Grußwort zur Eröffnung der Ausstellung „Goethe.Auf.Geld.“ (vom 16.09. – 09.12.2012)

Es gilt das gesprochene Wort.

Sehr geehrter Herr Dr. Fehr,
Herr Professor Schefold,
Herr Dr. Rosseaux,
meine sehr verehrten Damen und Herren,

die Mitarbeit im Vorstand der Deutschen Bundesbank ist weiß Gott keine langweilige Angelegenheit. Wir arbeiten nun bereits seit über 5 Jahren im Krisenmodus. Gerade aber die vergangene Woche war an Spannung kaum zu überbieten. Zu Beginn der Woche die Diskussionen über die Auswirkungen des EZB-Ratsbeschlusses, am Mittwoch standen die Pläne der EU-Kommission zur Bankenaufsicht mit möglicherweise gravierenden Folgen für die Bundesbank im Fokus und schließlich am Mittwoch die weltweit beachtete Entscheidung des Bundesverfassungsgerichts – und nun zum Wochenende „Goethe und das Geld“. Für mich persönlich ein angenehmer, ein inspirierender Kontrast zu vielen hektischen Botschaften der vergangenen Tage.

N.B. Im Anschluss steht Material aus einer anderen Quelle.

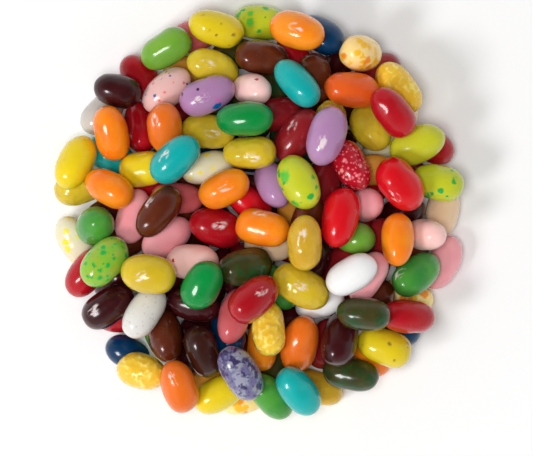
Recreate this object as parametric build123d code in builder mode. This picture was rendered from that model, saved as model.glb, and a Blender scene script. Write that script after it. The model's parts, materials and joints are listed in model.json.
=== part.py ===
from build123d import *
import os
from math import cos, pi, radians, sin, sqrt
from typing import NamedTuple
import numpy as np

# A round heap of loose jelly beans, tipped out on a flat surface and a little under 120 mm across.
# Millimetres and degrees.  +Z is up, and the origin is under the middle of the heap, on the surface
# that it lies on.  Every bean is a separate solid.  The beans of one colour share a node, and the
# beans on top that can be picked straight off the heap are nodes of their own.

# ---- Driving dimensions ------------------------------------------------------------------------

THICKNESS = 0.95          # thickness of a bean, for its width
MEAN_BOW = 0.9            # how far the middle of a bean stands off the line through its tips
BOW_SPREAD = 0.5
MEAN_BLUNTNESS = 2.7      # exponent of the outline: 2 is an ellipse, more is squarer
BLUNTNESS_SPREAD = 0.3
EGG_SPREAD = 0.07         # how much fatter one end is than the other
STATIONS = 9              # cross-sections along a bean

HIDDEN_BEANS = 28         # on the floor of the heap, where nothing shows
HIDDEN_LENGTH = 15.2
HIDDEN_WIDTH = 9.8
HIDDEN_SPREAD = 6.6       # the hidden beans fill a disc, this far apart
GOLDEN_ANGLE = 137.508
HIDDEN_TWIST = 50         # heading of a hidden bean, from the line out to it

BED_CLEARANCE = 0.12      # half of the gap between two beans that stay in the heap
LOOSE_CLEARANCE = 0.3     # the same, round a bean that can be picked off

# ---- The beans -----------------------------------------------------------------------------------


class Bean(NamedTuple):
    """One bean: its colour, where its middle lies, its size, and how it is turned."""
    colour: str
    x: float
    y: float
    length: float
    width: float
    heading: float        # of its long axis, anticlockwise from +X
    rise: float = 0       # of its long axis, above level
    roll: float = None    # of its bow about the long axis; None takes the next of ROLLS
    bluntness: float = None   # of its outline; None stays near MEAN_BLUNTNESS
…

Ich möchte sie herzlich im Geldmuseum der Deutschen Bundesbank willkommen heißen. Fühlen Sie sich wohl bei uns. Vor allem danke ich Ihnen für Ihr Kommen an einem Sonntagvormittag, der Ihnen sicher auch andere Optionen vorgehalten hat.

Meine Damen und Herren,

als Thomas Mann 1949 zum 200. Geburtstag Goethes einen Vortrag über „Goethe und die Demokratie“ hielt, konfrontierte er seine Zuhörer gleich zu Beginn mit einer verblüffenden Feststellung: Über Goethe gebe es nichts Neues mehr zu sagen! Um dann durch seine Rede eindrucksvoll zu beweisen, dass diese provokante Aussage nicht zutraf.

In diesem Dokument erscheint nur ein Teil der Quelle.